Ken Kattner, Secretary | USA
Ken is a business attorney specializing in corporate restructuring involving complex legal issues and litigation matters. Ken holds undergraduate degrees in Finance, Accounting and English. Ken is also an avid amateur astronomer. From his Putman Mountain Observatory located in the Texas Hill Country, Ken looks at the dark skies above, and the universe beyond, capturing images of far-away supernova and galaxies. Gaining insight from spending time under the dark, pristine skies of the Texas Hill Country, Ken has learned that preserving the beauty of our night skies is a significant natural resource important to each of us. That insight has led Ken to help a number of Hill Country cities design and implement lighting codes to promote more efficient, dark sky friendly outdoor lighting. He has also assisted a number of Texas State Parks to obtain designation as a Dark Sky Park by the International Dark-Sky Association. Ken continues to work with a number of cities, businesses, individuals, and advocacy organizations to preserve the dark skies in the Texas Hill Country.
Laurel Alyn-Forest | USA
Laurel is Vice President of Your True Nature, a Colorado-based company that creates inspiring and light-hearted “Advice from Nature” products for national parks and other nature stores around the country. In addition to business management and planning, Laurel enjoys the creative aspects of product creation, marketing, and web development. Inspiring people to connect with nature on a deeper level is a mission true to her heart. The company’s “Advice from the Night Sky” series sponsors IDA and encourages people to “stay full of wonder” and “turn off the lights!” With an educational background in Environmental Economics, Laurel has worked in the realm of environmental consulting and mitigation banking prior to her current role. Through the medium of singing, Laurel has been an advocate of the environment, with a self-produced, full-length CD of classical songs.
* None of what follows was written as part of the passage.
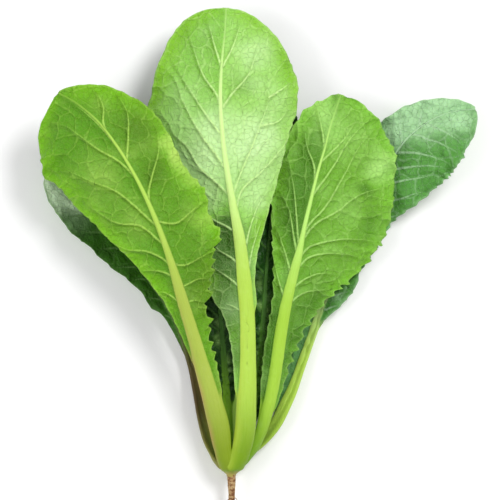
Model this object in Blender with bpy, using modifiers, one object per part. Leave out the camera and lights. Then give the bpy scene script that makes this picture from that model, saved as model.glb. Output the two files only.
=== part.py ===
"""A young loose-leaf bok choy, picked with its taproot and lying on its back.

Lengths in the tables are millimetres, measured from the root collar: x to the right, y up the plant
and z above the surface that it lies on. The front leaves show their backs, the rear ones their faces.
"""
import math

import bmesh
import bpy
import numpy as np

COLLECTION = "bok_choy"

# Driving sizes, in millimetres
MM = 0.001              # metres in a millimetre
COLLAR_Y = -20.0        # the root collar is this far below the origin, the flat spot under the rear stalk
AXIS_Z = 13.0           # height of the crown's and the root's axis above the surface
PLANT_LENGTH = 278.5    # root collar to the tip of the front centre leaf
ROOT_LENGTH = 50.0
SHEET = 0.8             # thickness of a blade
GAP = 0.35              # clear space between neighbouring solids
SWEEP = 0.55            # how far a row of the blade runs forward for each millimetre that it runs out
BRIDGE_HALF = 2.3       # the blade closes over the midrib once this is less than this half width

# Base plane of the stalks: their ends stand on the crown's flat top
CROWN_TOP = 4.0
CROWN_BASE = -3.0
TURN_LENGTH = 14.0      # over this length a stalk's section turns from the crown's plane to its own

# The taproot's route: x, y, how far it has sunk below the axis, and radius
ROOT = [(0, CROWN_BASE - GAP, 0, 2.7), (0.3, -9, 0.3, 2.4), (0.2, -18, 1, 1.9), (-0.9, -30, 2.6, 1.3),
        (-1.2, -41, 4.8, 0.8), (-0.2, -ROOT_LENGTH, 7, 0.35)]

# How finely the solids are divided
BLADE_ROWS = 34
HEART_ROWS = 18
WING_COLUMNS = 3        # faces from the midrib to the margin
STALK_RINGS = 12        # rings below the closed part of the blade
ARC_POINTS = 7          # points over the stalk's round back
ARC_EDGE = math.radians(12)
ROOT_POINTS = 22
CROWN_STEPS = 24
FINE = 900              # samples along a smooth curve

# Form of the leaves
SAG_AT = 40.0           # distance from the midrib at which a leaf's sag is stated
WAVE_AT = 30.0          # distance from the midrib at which its wave has its full height
WAVE_SHIFT = 1.3        # radians by which the waves of the two sides are out of step
CHANNEL = 0.35          # how far the stalk's face stands out below its spine, as a share of its depth
FLAT_SHARE = 0.8        # width of the stalk's flat face, as a share of its width

GREEN_BACK = (0.20, 0.42, 0.06)
GREEN_BACK_PALE = (0.33, 0.55, 0.13)
GREEN_FACE = (0.03, 0.13, 0.03)
GREEN_STALK = (0.42, 0.60, 0.16)
GREEN_CROWN = (0.36, 0.47, 0.12)
ROOT_CREAM = (0.72, 0.58, 0.38)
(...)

Alejandro Sanchez Miguel | Spain
Alejandro has been involved in light pollution issues since the mid-1990s and has contributed to over 100 articles, many related to light pollution. He is the leader of “Cities at Night,” a citizen-supported project coordinated with NASA and other space agencies that use ISS night imagery to raise light pollution awareness. He earned his Ph.D. from the Universidad Complutense de Madrid (UCM), with a thesis titled, “Spatial, Temporal and Spectral Variation of Light Pollution and its Sources: Methodology and Results.” He is currently doing his postdoc at the Instituto de Astrofísica de Andalucía (IAA) and serves as a light pollution advisor to IAA’s newly created Office of Night Sky Quality. He is an active member of several astronomy and light pollution-related organizations and research networks in Europe, including Cel Fosc (Spain’s association against light pollution) and Sociedad Española de Astronomía (SEA), Loss of the Night Network (LoNNe), and STARS4ALL. In 2014, Alejandro received an IDA Dark Sky Defender Award for his leadership role in “Cities at Night.”
Committees of the Board
As a nonprofit organization, IDA deeply values the trust that has been placed in us. Our members and donors trust us to use their contributions wisely. Governments and private entities trust our science and ability to create solutions that protect the night skies, wildlife, humans, and the planet. To preserve this crucial trust, IDA is committed to best practices in governance, accountability, and transparency. This commitment exists at all levels of the organization.